HDP'li dostlarıma söyleyeceğim tek şey şudur; Siz Öcalan'ın örsüyle Kandil'in çekici arasında kalmayın. Siz, bir siyasi partisiniz özgür olun. Kararınızı kendiniz verin. Burada üstleneceğiniz rolü, cesaretle üstlenin. Sizin içinizde bu süreci samimiyetle isteyen, geçmişte çok büyük sıkıntılar yaşamış, çok acı bedeller ödemiş çok değerli insanlar var. İsimlerini de sayarım, herkes de bilir. Lütfen onlar olaya müdahil olsunlar çünkü ben, onların bu süreci samimiyetle desteklediğine inanıyorum. Yoksa alfabede harf bırakmayan bir takım örgütlerin ortalığı yakıp yıkması karşısında sırıtarak bir şeyler konuşanları kendimize muhatap kabul etmiyoruz."

 

'Emniyet teşkilatının yeniden organizasyona ihtiyacı var'

 

"Başbakanımızın sözü sözdür, önce kamu düzeni sağlanacak" ifadesini kullanan Arınç, şunları kaydetti:

"Kamu güvenliği esas olacak, artık yol kesme, yakma, yıkma kesinlikle olmayacak ve eğer yapılanlar varsa bunlar da eleştirilecek, hatta lanetlenecek. Hala Kandil'den hangi mesaj geldi, adadan hangi mesaj geldi, bunlarla amel etmeyi bıraksınlar. Gerçek çözüm sürecinin sahibi olduklarını cesaretle göstersinler. Bundan sonrası çok daha kolay gider. Biz aslında beklemedeyiz, onların tavrını merak ediyoruz."

"Bugün bir haber yansıdı kamuoyuna, 'Emniyet Teşkilat Kanununda değişiklik yapılabileceği, birinci sınıf emniyet müdürlerinin resen 3 ay içinde emekli edilebileceği, polis kolejlerinin kapatılabileceği' yönünde. Hükümetin bu yönde bir hazırlığı var mıdır?" sorusuna, Arınç, şu yanıtı verdi:

"Önce bu haberlerin yansıdığı gazetenin sabıkalarını bana saydırmazsınız inşallah. Hiçbir şekilde tasfiye vesaire, böyle bir iddiamız yok.

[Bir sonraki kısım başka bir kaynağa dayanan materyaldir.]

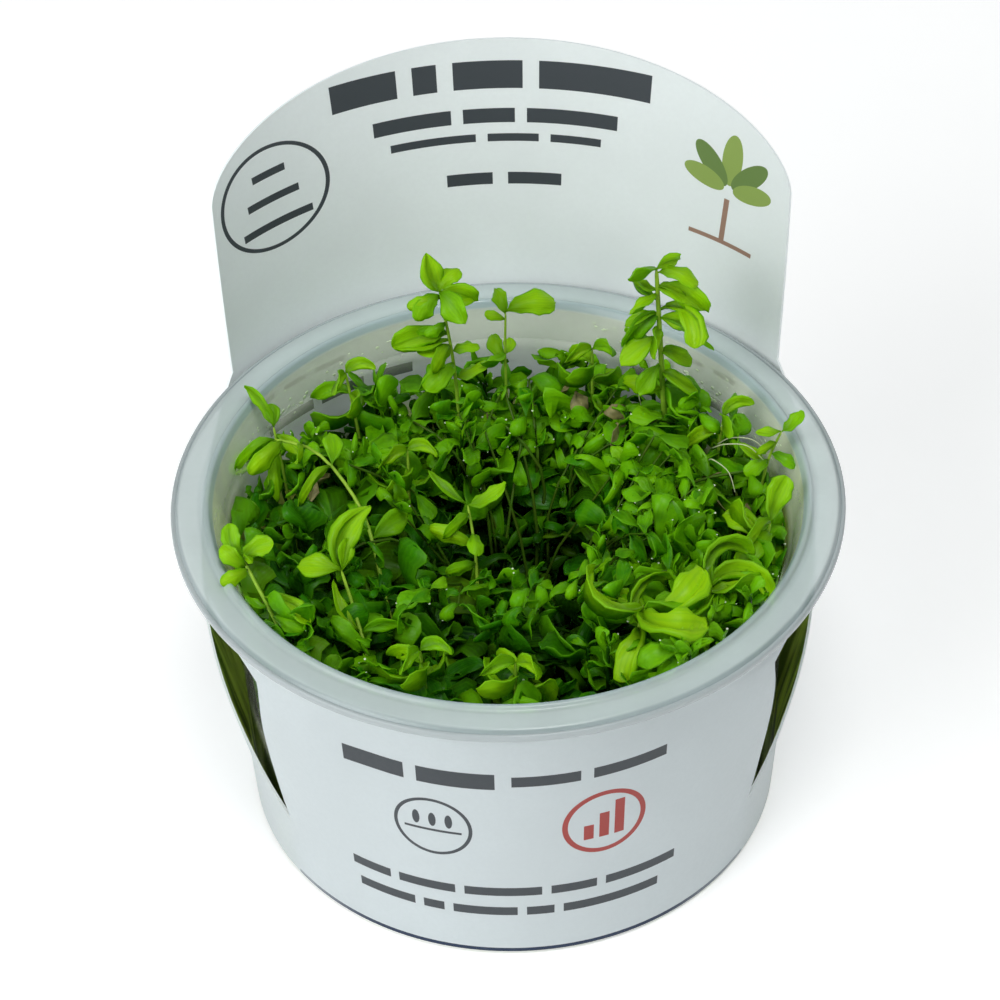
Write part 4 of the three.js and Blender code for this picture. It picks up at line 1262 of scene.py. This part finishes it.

Ancak emniyet teşkilatının yeniden organizasyonuna ihtiyacımız var çünkü, her teşkilatta bir şema olur, bu şema düzgün bir şekilde görev ifa eder. Eğer emniyet teşkilatında bunu bir piramit olarak kabul edersek, piramit geometride bildiğimiz şekildir. Oysa şu anda emniyet teşkilatındaki piramit bunun tam tersidir. 81 ilimiz var ama birinci sınıf emniyet müdürü sayımız 2 bine yakın. Bunların hepsinin emniyet müdürü, il emniyet müdürü olması mümkündür. Polis müfettişi, başmüfettiş vesaire olarak istihdam edilenlerin dışında en az bin 500 civarında fazlalık olduğunu biliyoruz. Bu insanlar hiçbir görev verilmeden sadece yaş haddini bekliyorlar. Bu doğru bir şey değil. Dolayısıyla rantabl, verimli kullanılması lazım. Yine başkomiserlerde veya diğer dördüncü, üçüncü sınıf emniyet müdürlerinde birikmeler var. Bu birikmeler hiyerarşiyi de disiplini de bozuyor."

 

'Polis amirleri eğitim merkezi açılacak'

 

Emniyet teşkilatıyla ilgili geçmişten bu yana hazırlanan ancak sırasının şimdi olduğuna inandıkları bir takım çalışmaların bitirildiğini belirten Arınç, "Çalışmanın sonunda da bir tasfiye vesaire ile değil ancak piramidi doğru yerine koymak şeklinde hem eğitimden başlayarak yani kaynağımızı birinci sırada elden alarak yukarıya doğru götürebilecek bir verimlilik esası yönünde bir düzenleme yapılacak" ifadelerini kullandı. 

İkinci sınıf emniyet müdürlerinin bundan sonra ilçe emniyet müdürü olarak görevlendirilebileceğini dile getiren Arınç, "Kadrosuzluk nedeniyle emeklilik getiriliyor ama hiçbir hak kayıpları olmayacak. Yani '60 yaşına kadar bekleyim de öyle emekli olayım' yerine artık kadro yoksa şimdiden hakları fazlasıyla da verilerek belki emeklilik olabilecek" diye konuştu.

Güvenlik bilimleri fakültesinin kapatılacağını, yerine polis amirleri eğitim merkezinin açılacağını kaydeden Arınç, polis akademisi başkanının görev süresindeki sınırın da kaldırılacağını bildirdi.

Yeni yapılanmayla ilgili bazı konu başlıklarını da paylaşan Arınç, "Dört başı mamur bir kanun geliyor" dedi. Polis Vazife ve Selahiyet Kanunu'na da farklı yükümlerin getirileceğini bildiren Arınç, "Esasen bunlar Meclisimize gönderildi veya gönderilmek üzeredir" diye konuştu.